Flickr/Prabhu B Doss(CC BY-NC-ND 2.0– Some Rights Reserved)

With the feminization of agriculture, women’s participation in the agricultural workforce has risen, but in many countries, women are not legally
recognized as peasants/farmers; neither are their significant contributions to
food security, the rural economy, and environmental sustainability adequately
acknowledged. Furthermore, women are denied their equal rights to land,
housing, property, inheritance, participation, information, and access to
financial services and credit.

Irrefutably, people in rural areas face severe
challenges related to accessing, asserting, and maintaining their rights to
land. It is estimated that at least 15 million people are forcibly displaced
from their homes and lands every year, in the guise of ‘development.’ Many
states acquire land for the ostensible reason of ‘public purpose’—a concept
often ill-defined, even in law, and thus widely misused.
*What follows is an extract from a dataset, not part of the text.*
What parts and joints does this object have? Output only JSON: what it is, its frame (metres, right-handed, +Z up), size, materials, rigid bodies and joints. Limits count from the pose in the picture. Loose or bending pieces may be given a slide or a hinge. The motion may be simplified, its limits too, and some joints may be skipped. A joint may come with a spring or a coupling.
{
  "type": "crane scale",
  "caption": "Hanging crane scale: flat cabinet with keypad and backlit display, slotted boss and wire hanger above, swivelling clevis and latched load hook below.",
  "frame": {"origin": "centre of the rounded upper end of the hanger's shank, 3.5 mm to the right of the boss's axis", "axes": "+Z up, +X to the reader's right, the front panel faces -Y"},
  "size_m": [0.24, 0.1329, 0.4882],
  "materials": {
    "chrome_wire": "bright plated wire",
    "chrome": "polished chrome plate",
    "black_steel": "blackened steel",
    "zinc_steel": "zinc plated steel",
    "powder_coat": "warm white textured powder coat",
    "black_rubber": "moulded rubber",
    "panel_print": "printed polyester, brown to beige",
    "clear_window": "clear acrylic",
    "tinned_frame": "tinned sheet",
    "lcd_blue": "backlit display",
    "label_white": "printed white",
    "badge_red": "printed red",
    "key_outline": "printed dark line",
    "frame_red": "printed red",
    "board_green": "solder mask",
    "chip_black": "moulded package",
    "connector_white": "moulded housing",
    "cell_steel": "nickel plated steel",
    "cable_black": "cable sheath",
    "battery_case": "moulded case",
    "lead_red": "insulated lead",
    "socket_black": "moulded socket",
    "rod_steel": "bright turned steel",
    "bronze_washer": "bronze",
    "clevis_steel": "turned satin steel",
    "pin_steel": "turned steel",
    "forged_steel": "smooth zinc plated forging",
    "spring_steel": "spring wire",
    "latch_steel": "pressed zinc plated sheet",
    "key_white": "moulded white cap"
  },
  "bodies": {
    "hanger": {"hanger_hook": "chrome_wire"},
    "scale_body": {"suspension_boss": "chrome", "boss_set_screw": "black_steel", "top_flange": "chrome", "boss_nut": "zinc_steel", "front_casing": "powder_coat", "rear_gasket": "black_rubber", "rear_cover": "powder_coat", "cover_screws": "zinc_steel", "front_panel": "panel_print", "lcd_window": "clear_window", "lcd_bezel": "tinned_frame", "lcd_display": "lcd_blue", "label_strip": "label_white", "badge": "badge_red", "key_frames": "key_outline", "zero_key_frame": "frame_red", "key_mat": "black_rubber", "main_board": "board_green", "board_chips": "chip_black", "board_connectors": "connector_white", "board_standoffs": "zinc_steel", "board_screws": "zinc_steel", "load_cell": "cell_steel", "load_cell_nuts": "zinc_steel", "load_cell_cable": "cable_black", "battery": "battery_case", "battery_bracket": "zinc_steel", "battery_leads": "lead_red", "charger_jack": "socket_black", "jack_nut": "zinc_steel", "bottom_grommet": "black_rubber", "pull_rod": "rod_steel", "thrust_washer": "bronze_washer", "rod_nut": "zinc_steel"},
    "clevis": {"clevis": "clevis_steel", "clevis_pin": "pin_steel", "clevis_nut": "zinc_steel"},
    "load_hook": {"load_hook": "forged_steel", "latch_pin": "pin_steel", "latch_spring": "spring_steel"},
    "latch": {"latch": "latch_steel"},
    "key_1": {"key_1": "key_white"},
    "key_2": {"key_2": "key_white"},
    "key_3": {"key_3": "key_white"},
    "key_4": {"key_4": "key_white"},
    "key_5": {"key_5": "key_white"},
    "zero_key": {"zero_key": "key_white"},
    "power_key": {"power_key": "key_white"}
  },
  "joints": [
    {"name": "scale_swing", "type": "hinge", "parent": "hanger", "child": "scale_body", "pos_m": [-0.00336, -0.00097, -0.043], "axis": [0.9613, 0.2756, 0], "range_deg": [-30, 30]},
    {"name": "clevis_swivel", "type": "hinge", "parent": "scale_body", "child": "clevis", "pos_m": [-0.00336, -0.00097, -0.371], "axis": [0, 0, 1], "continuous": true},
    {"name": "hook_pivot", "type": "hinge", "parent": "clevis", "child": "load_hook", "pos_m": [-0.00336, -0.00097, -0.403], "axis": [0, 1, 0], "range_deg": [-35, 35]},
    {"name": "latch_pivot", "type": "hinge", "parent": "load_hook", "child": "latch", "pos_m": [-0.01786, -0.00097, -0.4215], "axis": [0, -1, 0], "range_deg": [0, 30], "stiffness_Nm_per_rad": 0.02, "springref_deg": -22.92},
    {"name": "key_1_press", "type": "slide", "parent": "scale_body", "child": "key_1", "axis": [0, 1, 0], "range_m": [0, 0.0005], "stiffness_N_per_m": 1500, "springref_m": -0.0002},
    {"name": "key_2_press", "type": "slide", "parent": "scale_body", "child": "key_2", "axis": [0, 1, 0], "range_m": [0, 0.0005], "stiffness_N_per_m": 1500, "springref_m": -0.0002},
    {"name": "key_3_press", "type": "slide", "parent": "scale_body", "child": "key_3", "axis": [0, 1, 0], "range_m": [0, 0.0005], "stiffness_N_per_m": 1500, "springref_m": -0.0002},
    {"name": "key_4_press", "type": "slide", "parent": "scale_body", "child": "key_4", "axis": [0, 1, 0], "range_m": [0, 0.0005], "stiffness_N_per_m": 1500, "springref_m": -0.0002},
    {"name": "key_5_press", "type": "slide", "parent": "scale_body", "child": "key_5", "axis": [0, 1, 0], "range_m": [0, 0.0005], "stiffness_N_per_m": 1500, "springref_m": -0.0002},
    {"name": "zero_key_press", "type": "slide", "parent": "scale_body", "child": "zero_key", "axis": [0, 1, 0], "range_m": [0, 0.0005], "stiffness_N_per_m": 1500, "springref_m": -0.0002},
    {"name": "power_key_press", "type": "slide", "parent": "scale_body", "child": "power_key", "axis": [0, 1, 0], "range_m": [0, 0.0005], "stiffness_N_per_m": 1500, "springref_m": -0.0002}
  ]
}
Projects such as dams,
mining, and ports are cited as ‘public purpose.’ However, they generally
benefit populations different from those that have to pay the price with the
loss of their lands, livelihoods, food, health, security, and homes. Land
alienation is also the root cause of social conflict in many parts of the world
but is not addressed, neither is the right to land of individuals and
communities recognized by states.

Another major problem is inadequate investment in
rural development, leading to escalating unemployment, insecurity, and forced
migration. Furthermore, the global policy assumption that “
urbanization
is inevitable”
has
led to a policy denial in tackling the structural causes of rampant
urbanization and its ecological impacts. This has also led to an urban policy
bias, with budgetary implications, which fails to focus on rural people, who
constitute half of humanity. Expanding urban sprawl and the forced takeover of
agricultural lands further exacerbate the crisis of food security and
sovereignty.

In an attempt to respond to many of these concerns,
the UN draft Declaration on peasants recognizes, for the first time, the
specific needs and persistent marginalization of peasants and other rural
communities, as a special constituency requiring urgent attention. It develops
a human rights framework to protect them within a sustainable development and
environmental paradigm.

A very important contribution of this Declaration is
its recognition of the individual and collective right to land of rural
communities. This provision would help expand the scope of the 
UN
Declaration on the Rights of Indigenous Peoples
 
and the FAO Voluntary Guidelines on Tenure. Also, the explicit recognition of ‘food sovereignty’
and ‘free and prior informed consent’ as human rights principles, is a
noteworthy achievement.

The Declaration could also help meet implementation
gaps in 
the Paris
Agreement
 
and the 2030
Sustainable Development Agenda
. Rural peoples, while contributing the least to
climate change with their low ecological footprints, unfortunately, bear the
greatest brunt of its impacts. A human rights declaration focusing on rural
communities would help protect their rights, including to disaster risk reduction
and preparedness, adequate housing, and rehabilitation. While several
Sustainable Development Goals relate to land, food, water, social inequality,
and poverty reduction, this declaration could help to contextualize them for
rural people within a human rights-based framework for implementation and
monitoring.

There are, however, a few issues in the draft
Declaration that require greater focus. First, it would be useful if the
Declaration could strengthen the framework for prevention of violations. For instance,
by mandating human rights-based impact assessments before projects are
sanctioned in rural areas, and by developing early warning systems, including
for conflict and agrarian crises. The Declaration should also call for the
regulation of macro-economic policies as well as trade and investment
agreements to prevent human rights abuses.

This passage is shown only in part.